Jesus echoed it. Today we puzzle over some of his teaching, which can seem wildly unrealistic:
Do not worry, saying, “What will we eat?” or “What will we drink?” or “What will we wear?” For it is the Gentiles who strive for all these things; and indeed your heavenly Father knows that you need all these things. But strive first for the kingdom of God and his righteousness, and all these things will be given to you as well. (Matthew 31-33).
Within the context of that Hebrew teaching, it makes sense. God has designed us to flourish, and has provided all we need. When we live the life of God’s kingdom there should be no need to worry.
Here we have two contrasting theories of the purpose of human life. In one the gods need help with the housework. We haven’t been made to enjoy ourselves: we have been created to work. To flourish is the lot of the lucky few.
In the other, we have been created by a god who doesn’t need anything at all from us. We have been created for our own sakes, to experience life as a blessing. To flourish.
Today we are familiar with a third theory, the atheist one. In this theory there are no gods. We are the accidental product of impersonal, unthinking regularities of physics. We haven’t been created for any purpose at all. All our values, all our moral rules, all our judgements about what it might mean to flourish, or to be good or evil, or to make progress, are ideas invented by the human mind. Evolutionary psychologists may study how we or our ancestors invented them – perhaps to help the species survive, perhaps to give some people power over others – but however they were invented, they don’t describe reality. Reality is just subatomic particles doing what subatomic particles do. You may tell yourself that you are, or are not, flourishing, but that’s only what you tell yourself. In reality everything just does what it does.
These three theories about the possibility of flourishing are the ones available to us today. There are no others.
In the atheist theory there are no real purposes. All our value judgements are fictions created by the human mind. If you feel you aren’t flourishing, and would like to feel you are, there is no truth behind your feeling, to confirm or deny it. Just take a tablet that makes you feel better.
In the exploitative theory your life does have a purpose – to work. These days people don’t believe in the gods of ancient Mesopotamia. Instead we talk about different forces we have to work for – the nation, or the economy. If, in the process, you flourish, you are one of the lucky ones.
In the biblical theory you have been created for the purpose of flourishing. That is what your life is for. It is intended to be a blessing.
And so is everybody else’s. The way to flourish is to make sure everybody else can flourish too. When we thank God for being so generous, it becomes easier to share what we have with those in need.
2 Comments
For most of human history, for most human beings, life has been difficult, hard, painful, sad beyond understanding. And it still is, even if we are supposedly well-fed, prosperous, etc. Life is, if we are honest, living with failure and disappointment – and yet amongst all this misery getting glimpses of how life can be and just sometimes is full of wonder and the chance to be someone beyond our normal selves.

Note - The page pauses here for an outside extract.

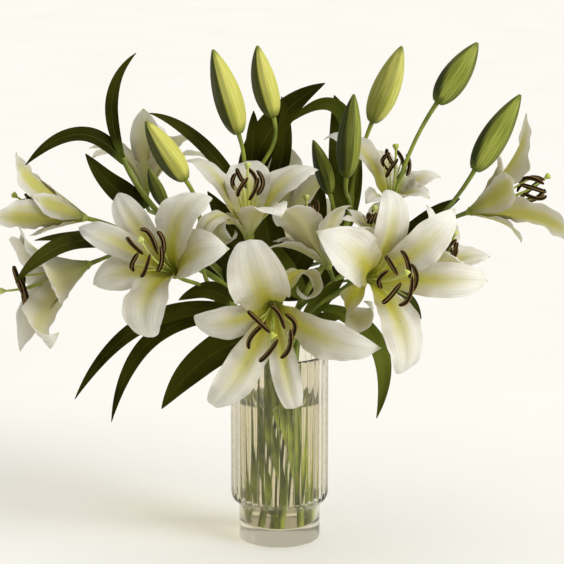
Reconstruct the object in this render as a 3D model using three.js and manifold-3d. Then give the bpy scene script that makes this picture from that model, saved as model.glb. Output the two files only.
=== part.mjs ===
// White lilies in a ribbed glass vase. Millimetres, +Z up.
// The origin is the centre of the vase's foot, on the surface that it stands on, and -Y is the front.
import * as THREE from 'three';
import { mergeVertices } from 'three/addons/utils/BufferGeometryUtils.js';
import Module from 'manifold-3d';

const wasm = await Module();
wasm.setup();

// Vase: a ribbed cylinder on a plain, narrower foot of thick glass
const VASE_HEIGHT = 194;
const RIBS = 40;
const RIB_RADIUS = 49.4;
const GROOVE_RADIUS = 48;
const BODY_BORE = 44.6;
const BODY_BOTTOM = 45;
const FOOT_RADIUS = 41;
const FOOT_BORE = 36.5;
const FOOT_TOP = 36;
const FOOT_EDGE = 3.5;
const FLOOR = 17;
const SHOULDER_STEP = 2;
const SHOULDER_INSET = 0.6;
const BORE_SLOPE_START = 38;
const BORE_SLOPE_END = 48;
const VASE_SEGMENTS = 36;

// Water, and the gap that two pieces keep where they touch
const WATER_LEVEL = 146;
const WATER_SEGMENTS = 24;
const GAP = 0.35;
const SLOPE_GAP = 0.2;
const HOLE_OVERRUN = 2;

// The finest step that is kept where the pieces of one body meet
const JOIN_TOLERANCE = 0.2;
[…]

That is the difficult-to-undertstand and very difficult to accept world that God has given us. It is indeed blessing, but blessing that is hard to accept.
To talk about us ‘flourishing’ and to imply that life is meant to be enjoyable and happy is simply to look at the world that God has actually given us and pretend it is not as it is.
Thanks.
Many people are just as negative about life as you. But others are more positive. When life gets me down, I go and watch children playing.
To my mind the important thing is: if we think our experience of life is necessarily unpleasant, we give up hope and don’t try to make things better. If, on the other hand, we think we have some power to make things better for ourselves and others, it’s worth putting some effort into it.
As for the world ‘God has actually given us’ and pretending ‘it is not as it is’, my take is that this is because we are still ruled according to myths of oppressive gods. They have different names now – ‘the economy’ or ‘the national interest’ – but they serve the same exploitative purpose. Today we have less excuse. We could vote for governments that don’t impose that exploitative mythology.